What to work on
Reproduce each of the lines word for word.

Source excerpt

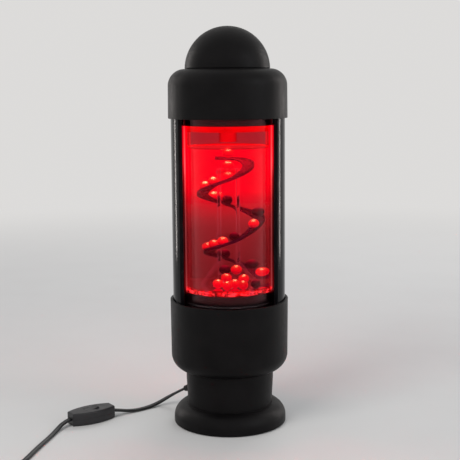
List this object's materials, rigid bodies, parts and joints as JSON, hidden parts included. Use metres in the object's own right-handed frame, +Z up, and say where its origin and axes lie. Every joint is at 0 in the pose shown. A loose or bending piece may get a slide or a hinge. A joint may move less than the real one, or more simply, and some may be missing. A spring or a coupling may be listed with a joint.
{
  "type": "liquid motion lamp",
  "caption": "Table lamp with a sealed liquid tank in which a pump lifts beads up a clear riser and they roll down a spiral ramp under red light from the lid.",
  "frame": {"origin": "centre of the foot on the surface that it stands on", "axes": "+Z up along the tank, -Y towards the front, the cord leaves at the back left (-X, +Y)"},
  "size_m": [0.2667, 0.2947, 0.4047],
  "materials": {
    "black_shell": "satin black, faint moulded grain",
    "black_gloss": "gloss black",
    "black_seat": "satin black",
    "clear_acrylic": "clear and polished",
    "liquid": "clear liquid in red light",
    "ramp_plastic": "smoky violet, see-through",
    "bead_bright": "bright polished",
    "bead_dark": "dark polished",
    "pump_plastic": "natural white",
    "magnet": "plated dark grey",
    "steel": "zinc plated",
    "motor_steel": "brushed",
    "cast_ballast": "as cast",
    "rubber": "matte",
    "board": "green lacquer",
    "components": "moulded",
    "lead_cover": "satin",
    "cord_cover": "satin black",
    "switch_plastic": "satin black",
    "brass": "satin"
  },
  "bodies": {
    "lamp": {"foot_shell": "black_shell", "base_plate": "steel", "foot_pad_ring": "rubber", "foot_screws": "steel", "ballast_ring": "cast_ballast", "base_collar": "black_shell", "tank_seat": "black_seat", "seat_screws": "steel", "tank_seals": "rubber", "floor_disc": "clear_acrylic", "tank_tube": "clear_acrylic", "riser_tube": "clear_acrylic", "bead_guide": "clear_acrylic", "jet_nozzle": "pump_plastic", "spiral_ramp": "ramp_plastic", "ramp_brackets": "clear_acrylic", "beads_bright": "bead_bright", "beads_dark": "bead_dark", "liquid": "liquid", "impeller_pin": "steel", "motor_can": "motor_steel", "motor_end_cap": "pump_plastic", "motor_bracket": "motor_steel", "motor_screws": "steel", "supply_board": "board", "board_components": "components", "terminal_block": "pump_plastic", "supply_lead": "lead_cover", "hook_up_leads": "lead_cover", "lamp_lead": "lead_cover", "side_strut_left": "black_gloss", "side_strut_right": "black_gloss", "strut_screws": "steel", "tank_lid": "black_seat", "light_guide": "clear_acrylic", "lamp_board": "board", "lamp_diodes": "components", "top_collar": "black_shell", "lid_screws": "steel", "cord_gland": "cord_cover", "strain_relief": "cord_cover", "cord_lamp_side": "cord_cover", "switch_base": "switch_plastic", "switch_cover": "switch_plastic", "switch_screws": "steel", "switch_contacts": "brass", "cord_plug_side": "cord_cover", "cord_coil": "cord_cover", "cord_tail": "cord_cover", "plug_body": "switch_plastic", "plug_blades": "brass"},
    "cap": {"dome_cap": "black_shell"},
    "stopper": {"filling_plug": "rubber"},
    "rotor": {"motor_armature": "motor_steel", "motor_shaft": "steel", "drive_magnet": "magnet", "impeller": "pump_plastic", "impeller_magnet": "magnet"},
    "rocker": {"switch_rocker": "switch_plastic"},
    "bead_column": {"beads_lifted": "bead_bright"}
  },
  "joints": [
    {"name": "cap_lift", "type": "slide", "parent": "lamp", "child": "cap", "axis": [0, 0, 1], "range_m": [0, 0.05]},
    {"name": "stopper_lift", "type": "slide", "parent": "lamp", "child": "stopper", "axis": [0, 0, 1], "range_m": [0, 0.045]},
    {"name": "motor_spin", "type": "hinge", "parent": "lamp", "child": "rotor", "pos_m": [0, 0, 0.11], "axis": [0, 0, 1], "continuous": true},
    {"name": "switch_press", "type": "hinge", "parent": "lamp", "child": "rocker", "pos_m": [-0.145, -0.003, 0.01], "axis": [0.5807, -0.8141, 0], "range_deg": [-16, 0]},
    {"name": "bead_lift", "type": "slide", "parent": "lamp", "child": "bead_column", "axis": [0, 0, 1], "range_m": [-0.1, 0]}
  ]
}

Output for this task
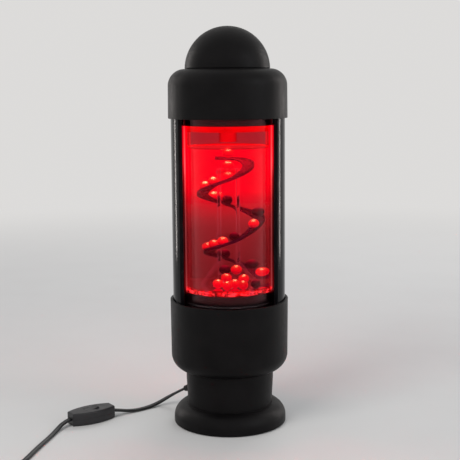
List this object's materials, rigid bodies, parts and joints as JSON, hidden parts included. Use metres in the object's own right-handed frame, +Z up, and say where its origin and axes lie. Every joint is at 0 in the pose shown. A loose or bending piece may get a slide or a hinge. A joint may move less than the real one, or more simply, and some may be missing. A spring or a coupling may be listed with a joint.
{
  "type": "liquid motion lamp",
  "caption": "Table lamp with a sealed liquid tank in which a pump lifts beads up a clear riser and they roll down a spiral ramp under red light from the lid.",
  "frame": {"origin": "centre of the foot on the surface that it stands on", "axes": "+Z up along the tank, -Y towards the front, the cord leaves at the back left (-X, +Y)"},
  "size_m": [0.2667, 0.2947, 0.4047],
  "materials": {
    "black_shell": "satin black, faint moulded grain",
    "black_gloss": "gloss black",
    "black_seat": "satin black",
    "clear_acrylic": "clear and polished",
    "liquid": "clear liquid in red light",
    "ramp_plastic": "smoky violet, see-through",
    "bead_bright": "bright polished",
    "bead_dark": "dark polished",
    "pump_plastic": "natural white",
    "magnet": "plated dark grey",
    "steel": "zinc plated",
    "motor_steel": "brushed",
    "cast_ballast": "as cast",
    "rubber": "matte",
    "board": "green lacquer",
    "components": "moulded",
    "lead_cover": "satin",
    "cord_cover": "satin black",
    "switch_plastic": "satin black",
    "brass": "satin"
  },
  "bodies": {
    "lamp": {"foot_shell": "black_shell", "base_plate": "steel", "foot_pad_ring": "rubber", "foot_screws": "steel", "ballast_ring": "cast_ballast", "base_collar": "black_shell", "tank_seat": "black_seat", "seat_screws": "steel", "tank_seals": "rubber", "floor_disc": "clear_acrylic", "tank_tube": "clear_acrylic", "riser_tube": "clear_acrylic", "bead_guide": "clear_acrylic", "jet_nozzle": "pump_plastic", "spiral_ramp": "ramp_plastic", "ramp_brackets": "clear_acrylic", "beads_bright": "bead_bright", "beads_dark": "bead_dark", "liquid": "liquid", "impeller_pin": "steel", "motor_can": "motor_steel", "motor_end_cap": "pump_plastic", "motor_bracket": "motor_steel", "motor_screws": "steel", "supply_board": "board", "board_components": "components", "terminal_block": "pump_plastic", "supply_lead": "lead_cover", "hook_up_leads": "lead_cover", "lamp_lead": "lead_cover", "side_strut_left": "black_gloss", "side_strut_right": "black_gloss", "strut_screws": "steel", "tank_lid": "black_seat", "light_guide": "clear_acrylic", "lamp_board": "board", "lamp_diodes": "components", "top_collar": "black_shell", "lid_screws": "steel", "cord_gland": "cord_cover", "strain_relief": "cord_cover", "cord_lamp_side": "cord_cover", "switch_base": "switch_plastic", "switch_cover": "switch_plastic", "switch_screws": "steel", "switch_contacts": "brass", "cord_plug_side": "cord_cover", "cord_coil": "cord_cover", "cord_tail": "cord_cover", "plug_body": "switch_plastic", "plug_blades": "brass"},
    "cap": {"dome_cap": "black_shell"},
    "stopper": {"filling_plug": "rubber"},
    "rotor": {"motor_armature": "motor_steel", "motor_shaft": "steel", "drive_magnet": "magnet", "impeller": "pump_plastic", "impeller_magnet": "magnet"},
    "rocker": {"switch_rocker": "switch_plastic"},
    "bead_column": {"beads_lifted": "bead_bright"}
  },
  "joints": [
    {"name": "cap_lift", "type": "slide", "parent": "lamp", "child": "cap", "axis": [0, 0, 1], "range_m": [0, 0.05]},
    {"name": "stopper_lift", "type": "slide", "parent": "lamp", "child": "stopper", "axis": [0, 0, 1], "range_m": [0, 0.045]},
    {"name": "motor_spin", "type": "hinge", "parent": "lamp", "child": "rotor", "pos_m": [0, 0, 0.11], "axis": [0, 0, 1], "continuous": true},
    {"name": "switch_press", "type": "hinge", "parent": "lamp", "child": "rocker", "pos_m": [-0.145, -0.003, 0.01], "axis": [0.5807, -0.8141, 0], "range_deg": [-16, 0]},
    {"name": "bead_lift", "type": "slide", "parent": "lamp", "child": "bead_column", "axis": [0, 0, 1], "range_m": [-0.1, 0]}
  ]
}